Extracted information:
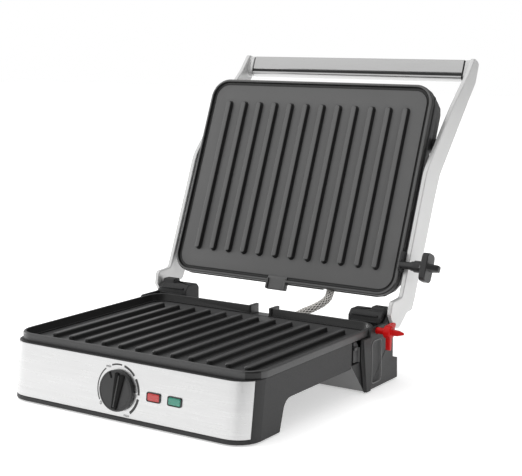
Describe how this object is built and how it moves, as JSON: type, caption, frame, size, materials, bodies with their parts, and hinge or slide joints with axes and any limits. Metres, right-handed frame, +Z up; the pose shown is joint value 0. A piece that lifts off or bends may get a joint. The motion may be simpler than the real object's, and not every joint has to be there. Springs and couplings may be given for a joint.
{
  "type": "panini press",
  "caption": "Open panini press: ribbed lower and upper cooking plates, steel-fronted base with a control knob, floating lid on cast arms joined by a bar handle, rear drip tray.",
  "frame": {"origin": "middle of the open press's box, on the surface under its feet", "axes": "+X to the user's right along the front, +Y from the front panel to the hinge, +Z up"},
  "size_m": [0.3442, 0.4656, 0.3327],
  "materials": {
    "black_moulding": "fine satin texture",
    "knob_black": "smooth satin",
    "nonstick_lower": "dark non-stick coat on a casting",
    "nonstick_upper": "dark grey non-stick coat on a casting",
    "brushed_steel": "brushed along its length",
    "arm_aluminium": "satin, silver painted casting",
    "zinc": "zinc plated",
    "element_steel": "matt, heat darkened sheath",
    "aluminised_sheet": "aluminised sheet",
    "rubber": "matt",
    "red_plastic": "moulded red, semi-gloss",
    "red_lens": "translucent red",
    "green_lens": "translucent green",
    "clear_glass": "clear neon lamp",
    "thermostat_body": "ceramic body",
    "braid": "braided silver-grey sleeve"
  },
  "bodies": {
    "base": {"base_shell": "black_moulding", "front_panel": "brushed_steel", "front_bottom_cover": "black_moulding", "red_lens": "red_lens", "green_lens": "green_lens", "red_pilot_lamp": "clear_glass", "green_pilot_lamp": "clear_glass", "thermostat": "thermostat_body", "lower_heating_element": "element_steel", "lower_reflector": "aluminised_sheet", "rear_housing": "black_moulding", "left_foot_cover": "black_moulding", "right_foot_cover": "black_moulding", "mains_inlet_gland": "rubber", "front_left_foot": "rubber", "front_right_foot": "rubber", "rear_left_foot": "rubber", "rear_right_foot": "rubber", "left_hinge_bracket": "black_moulding", "right_hinge_bracket": "black_moulding", "left_hinge_block": "black_moulding", "right_hinge_block": "black_moulding", "conduit_sleeve": "braid"},
    "lid_arms": {"left_arm": "arm_aluminium", "right_arm": "arm_aluminium", "handle_bar": "brushed_steel", "left_handle_seal": "rubber", "right_handle_seal": "rubber", "left_hinge_pin": "zinc", "right_hinge_pin": "zinc", "left_tilt_pin": "zinc", "right_tilt_pin": "zinc"},
    "head": {"upper_housing": "black_moulding", "upper_heating_element": "element_steel", "upper_reflector": "aluminised_sheet", "height_knob_bracket": "black_moulding"},
    "upper_plate": {"upper_plate": "nonstick_upper"},
    "lower_plate": {"lower_plate": "nonstick_lower"},
    "height_knob": {"height_knob": "knob_black"},
    "control": {"control_knob": "knob_black", "control_shaft": "zinc"},
    "drip_tray": {"drip_tray": "black_moulding"},
    "release_lever": {"release_lever": "red_plastic"},
    "left_latch": {"left_plate_latch": "black_moulding"},
    "right_latch": {"right_plate_latch": "black_moulding"}
  },
  "joints": [
    {"name": "arm_hinge", "type": "hinge", "parent": "base", "child": "lid_arms", "pos_m": [-0.0189, 0.045, 0.0685], "axis": [1, 0, 0], "range_deg": [-65, 111.5], "deforming": ["conduit_sleeve"]},
    {"name": "head_tilt", "type": "hinge", "parent": "lid_arms", "child": "head", "pos_m": [-0.0189, 0.14334, 0.24075], "axis": [1, 0, 0], "range_deg": [-2, 0.7]},
    {"name": "upper_plate_lift", "type": "slide", "parent": "head", "child": "upper_plate", "axis": [0, 0.9278, -0.373], "range_m": [-0.04, 0]},
    {"name": "height_knob_turn", "type": "hinge", "parent": "head", "child": "height_knob", "pos_m": [-0.0189, 0.06171, 0.12214], "axis": [1, 0, 0], "range_deg": [-90, 90]},
    {"name": "control_knob_turn", "type": "hinge", "parent": "base", "child": "control", "pos_m": [-0.0214, -0.21875, 0.03], "axis": [0, -0.9936, 0.1133], "range_deg": [-160, 115]},
    {"name": "lower_plate_lift", "type": "slide", "parent": "base", "child": "lower_plate", "axis": [0, 0, -1], "range_m": [-0.04, 0]},
    {"name": "drip_tray_slide", "type": "slide", "parent": "base", "child": "drip_tray", "axis": [0, 1, 0], "range_m": [0, 0.06]},
    {"name": "left_latch_press", "type": "slide", "parent": "base", "child": "left_latch", "axis": [1, 0, 0], "range_m": [0, 0.002], "stiffness_N_per_m": 1200, "springref_m": -0.001},
    {"name": "right_latch_press", "type": "slide", "parent": "base", "child": "right_latch", "axis": [-1, 0, 0], "range_m": [0, 0.002], "stiffness_N_per_m": 1200, "springref_m": -0.001},
    {"name": "release_lever_turn", "type": "hinge", "parent": "base", "child": "release_lever", "pos_m": [-0.0189, 0.0105, 0.0624], "axis": [1, 0, 0], "range_deg": [0, 30], "stiffness_Nm_per_rad": 0.4, "springref_deg": -17.19}
  ]
}
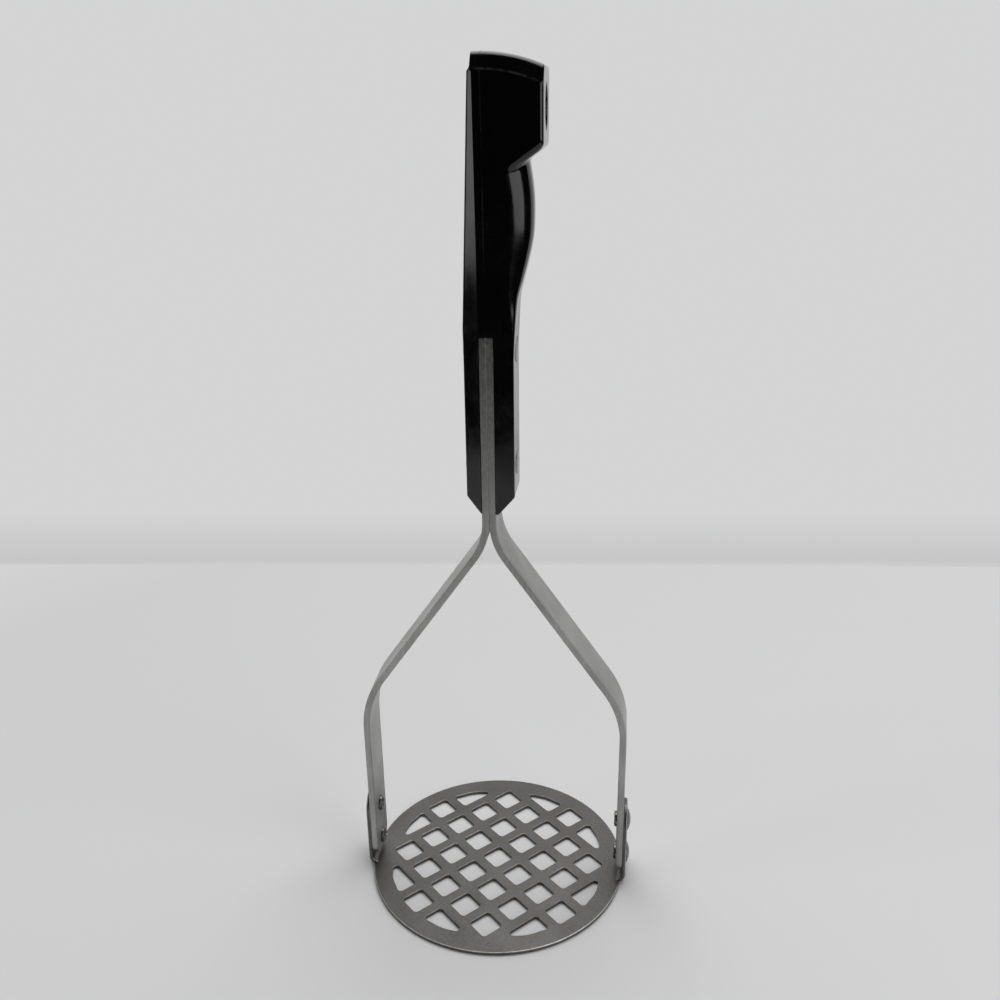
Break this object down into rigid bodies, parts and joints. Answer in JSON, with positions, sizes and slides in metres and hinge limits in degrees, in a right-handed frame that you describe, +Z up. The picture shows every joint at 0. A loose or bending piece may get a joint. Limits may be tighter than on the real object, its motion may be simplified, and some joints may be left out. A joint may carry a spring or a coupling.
{
  "type": "potato masher",
  "caption": "Potato masher with a pierced round steel plate, bent steel legs riveted to its ears and a black moulded handle with a finger swell and a hanging hole.",
  "frame": {"origin": "centre of the round plate, on the flat underside that it rests and mashes on", "axes": "+Z up from the plate along the handle, +X from the handle's back to its front, the way its finger swell points, and +Y along the width of the leg strips"},
  "size_m": [0.0936, 0.0888, 0.2668],
  "materials": {
    "handle_plastic": "black moulded plastic with a satin gloss",
    "leg_steel": "satin stainless bar, brushed along its length",
    "plate_steel": "satin stainless sheet, stamped and tumbled",
    "rivet_steel": "bright stainless rivet with a fine turned grain"
  },
  "bodies": {
    "root": {"handle": "handle_plastic", "left_leg": "leg_steel", "right_leg": "leg_steel", "masher_plate": "plate_steel", "left_upper_plate_rivet": "rivet_steel", "left_lower_plate_rivet": "rivet_steel", "right_upper_plate_rivet": "rivet_steel", "right_lower_plate_rivet": "rivet_steel", "upper_handle_rivet_sleeve": "rivet_steel", "upper_handle_rivet_pin": "rivet_steel", "lower_handle_rivet_sleeve": "rivet_steel", "lower_handle_rivet_pin": "rivet_steel"}
  },
  "joints": []
}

What is expected:
Print every entry exactly as written.

Task result:
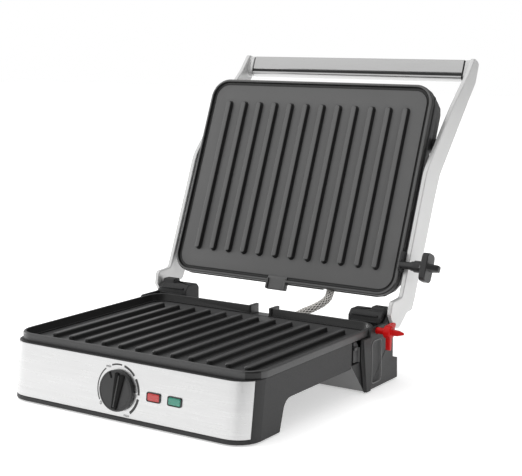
Describe how this object is built and how it moves, as JSON: type, caption, frame, size, materials, bodies with their parts, and hinge or slide joints with axes and any limits. Metres, right-handed frame, +Z up; the pose shown is joint value 0. A piece that lifts off or bends may get a joint. The motion may be simpler than the real object's, and not every joint has to be there. Springs and couplings may be given for a joint.
{
  "type": "panini press",
  "caption": "Open panini press: ribbed lower and upper cooking plates, steel-fronted base with a control knob, floating lid on cast arms joined by a bar handle, rear drip tray.",
  "frame": {"origin": "middle of the open press's box, on the surface under its feet", "axes": "+X to the user's right along the front, +Y from the front panel to the hinge, +Z up"},
  "size_m": [0.3442, 0.4656, 0.3327],
  "materials": {
    "black_moulding": "fine satin texture",
    "knob_black": "smooth satin",
    "nonstick_lower": "dark non-stick coat on a casting",
    "nonstick_upper": "dark grey non-stick coat on a casting",
    "brushed_steel": "brushed along its length",
    "arm_aluminium": "satin, silver painted casting",
    "zinc": "zinc plated",
    "element_steel": "matt, heat darkened sheath",
    "aluminised_sheet": "aluminised sheet",
    "rubber": "matt",
    "red_plastic": "moulded red, semi-gloss",
    "red_lens": "translucent red",
    "green_lens": "translucent green",
    "clear_glass": "clear neon lamp",
    "thermostat_body": "ceramic body",
    "braid": "braided silver-grey sleeve"
  },
  "bodies": {
    "base": {"base_shell": "black_moulding", "front_panel": "brushed_steel", "front_bottom_cover": "black_moulding", "red_lens": "red_lens", "green_lens": "green_lens", "red_pilot_lamp": "clear_glass", "green_pilot_lamp": "clear_glass", "thermostat": "thermostat_body", "lower_heating_element": "element_steel", "lower_reflector": "aluminised_sheet", "rear_housing": "black_moulding", "left_foot_cover": "black_moulding", "right_foot_cover": "black_moulding", "mains_inlet_gland": "rubber", "front_left_foot": "rubber", "front_right_foot": "rubber", "rear_left_foot": "rubber", "rear_right_foot": "rubber", "left_hinge_bracket": "black_moulding", "right_hinge_bracket": "black_moulding", "left_hinge_block": "black_moulding", "right_hinge_block": "black_moulding", "conduit_sleeve": "braid"},
    "lid_arms": {"left_arm": "arm_aluminium", "right_arm": "arm_aluminium", "handle_bar": "brushed_steel", "left_handle_seal": "rubber", "right_handle_seal": "rubber", "left_hinge_pin": "zinc", "right_hinge_pin": "zinc", "left_tilt_pin": "zinc", "right_tilt_pin": "zinc"},
    "head": {"upper_housing": "black_moulding", "upper_heating_element": "element_steel", "upper_reflector": "aluminised_sheet", "height_knob_bracket": "black_moulding"},
    "upper_plate": {"upper_plate": "nonstick_upper"},
    "lower_plate": {"lower_plate": "nonstick_lower"},
    "height_knob": {"height_knob": "knob_black"},
    "control": {"control_knob": "knob_black", "control_shaft": "zinc"},
    "drip_tray": {"drip_tray": "black_moulding"},
    "release_lever": {"release_lever": "red_plastic"},
    "left_latch": {"left_plate_latch": "black_moulding"},
    "right_latch": {"right_plate_latch": "black_moulding"}
  },
  "joints": [
    {"name": "arm_hinge", "type": "hinge", "parent": "base", "child": "lid_arms", "pos_m": [-0.0189, 0.045, 0.0685], "axis": [1, 0, 0], "range_deg": [-65, 111.5], "deforming": ["conduit_sleeve"]},
    {"name": "head_tilt", "type": "hinge", "parent": "lid_arms", "child": "head", "pos_m": [-0.0189, 0.14334, 0.24075], "axis": [1, 0, 0], "range_deg": [-2, 0.7]},
    {"name": "upper_plate_lift", "type": "slide", "parent": "head", "child": "upper_plate", "axis": [0, 0.9278, -0.373], "range_m": [-0.04, 0]},
    {"name": "height_knob_turn", "type": "hinge", "parent": "head", "child": "height_knob", "pos_m": [-0.0189, 0.06171, 0.12214], "axis": [1, 0, 0], "range_deg": [-90, 90]},
    {"name": "control_knob_turn", "type": "hinge", "parent": "base", "child": "control", "pos_m": [-0.0214, -0.21875, 0.03], "axis": [0, -0.9936, 0.1133], "range_deg": [-160, 115]},
    {"name": "lower_plate_lift", "type": "slide", "parent": "base", "child": "lower_plate", "axis": [0, 0, -1], "range_m": [-0.04, 0]},
    {"name": "drip_tray_slide", "type": "slide", "parent": "base", "child": "drip_tray", "axis": [0, 1, 0], "range_m": [0, 0.06]},
    {"name": "left_latch_press", "type": "slide", "parent": "base", "child": "left_latch", "axis": [1, 0, 0], "range_m": [0, 0.002], "stiffness_N_per_m": 1200, "springref_m": -0.001},
    {"name": "right_latch_press", "type": "slide", "parent": "base", "child": "right_latch", "axis": [-1, 0, 0], "range_m": [0, 0.002], "stiffness_N_per_m": 1200, "springref_m": -0.001},
    {"name": "release_lever_turn", "type": "hinge", "parent": "base", "child": "release_lever", "pos_m": [-0.0189, 0.0105, 0.0624], "axis": [1, 0, 0], "range_deg": [0, 30], "stiffness_Nm_per_rad": 0.4, "springref_deg": -17.19}
  ]
}
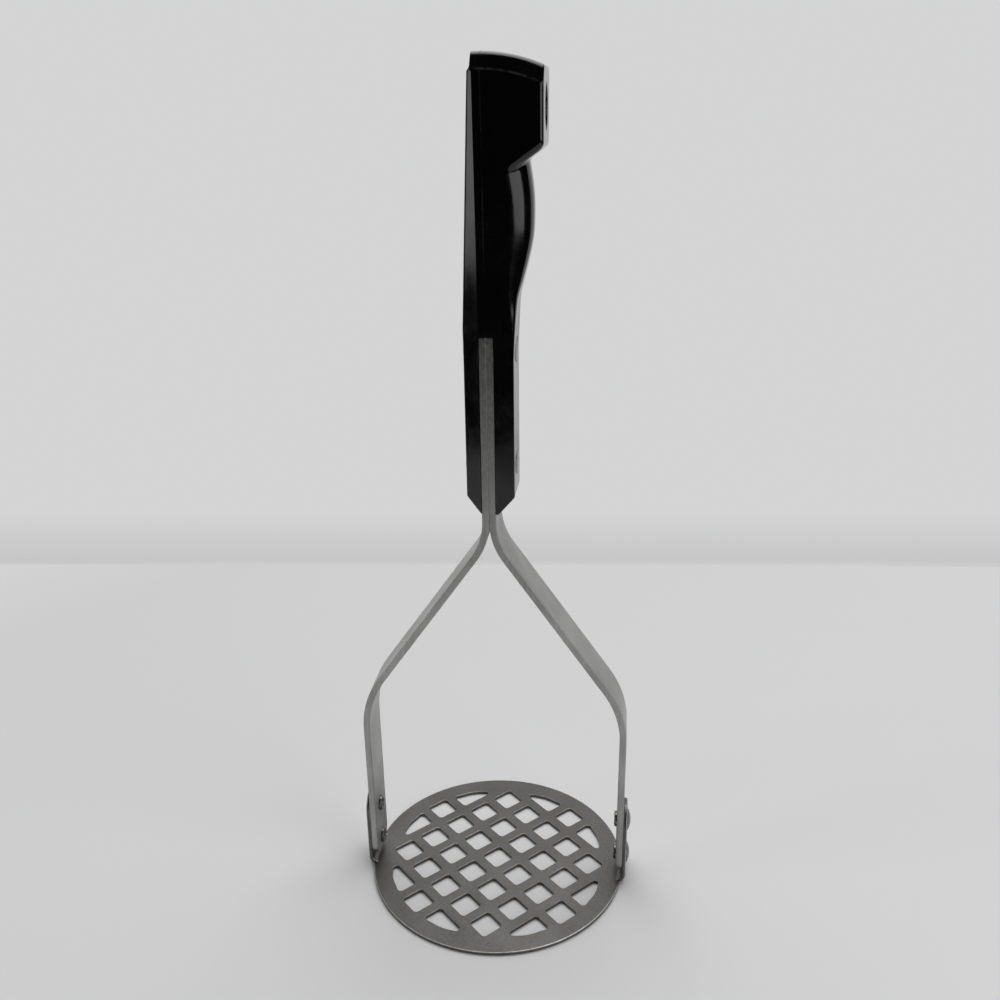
Break this object down into rigid bodies, parts and joints. Answer in JSON, with positions, sizes and slides in metres and hinge limits in degrees, in a right-handed frame that you describe, +Z up. The picture shows every joint at 0. A loose or bending piece may get a joint. Limits may be tighter than on the real object, its motion may be simplified, and some joints may be left out. A joint may carry a spring or a coupling.
{
  "type": "potato masher",
  "caption": "Potato masher with a pierced round steel plate, bent steel legs riveted to its ears and a black moulded handle with a finger swell and a hanging hole.",
  "frame": {"origin": "centre of the round plate, on the flat underside that it rests and mashes on", "axes": "+Z up from the plate along the handle, +X from the handle's back to its front, the way its finger swell points, and +Y along the width of the leg strips"},
  "size_m": [0.0936, 0.0888, 0.2668],
  "materials": {
    "handle_plastic": "black moulded plastic with a satin gloss",
    "leg_steel": "satin stainless bar, brushed along its length",
    "plate_steel": "satin stainless sheet, stamped and tumbled",
    "rivet_steel": "bright stainless rivet with a fine turned grain"
  },
  "bodies": {
    "root": {"handle": "handle_plastic", "left_leg": "leg_steel", "right_leg": "leg_steel", "masher_plate": "plate_steel", "left_upper_plate_rivet": "rivet_steel", "left_lower_plate_rivet": "rivet_steel", "right_upper_plate_rivet": "rivet_steel", "right_lower_plate_rivet": "rivet_steel", "upper_handle_rivet_sleeve": "rivet_steel", "upper_handle_rivet_pin": "rivet_steel", "lower_handle_rivet_sleeve": "rivet_steel", "lower_handle_rivet_pin": "rivet_steel"}
  },
  "joints": []
}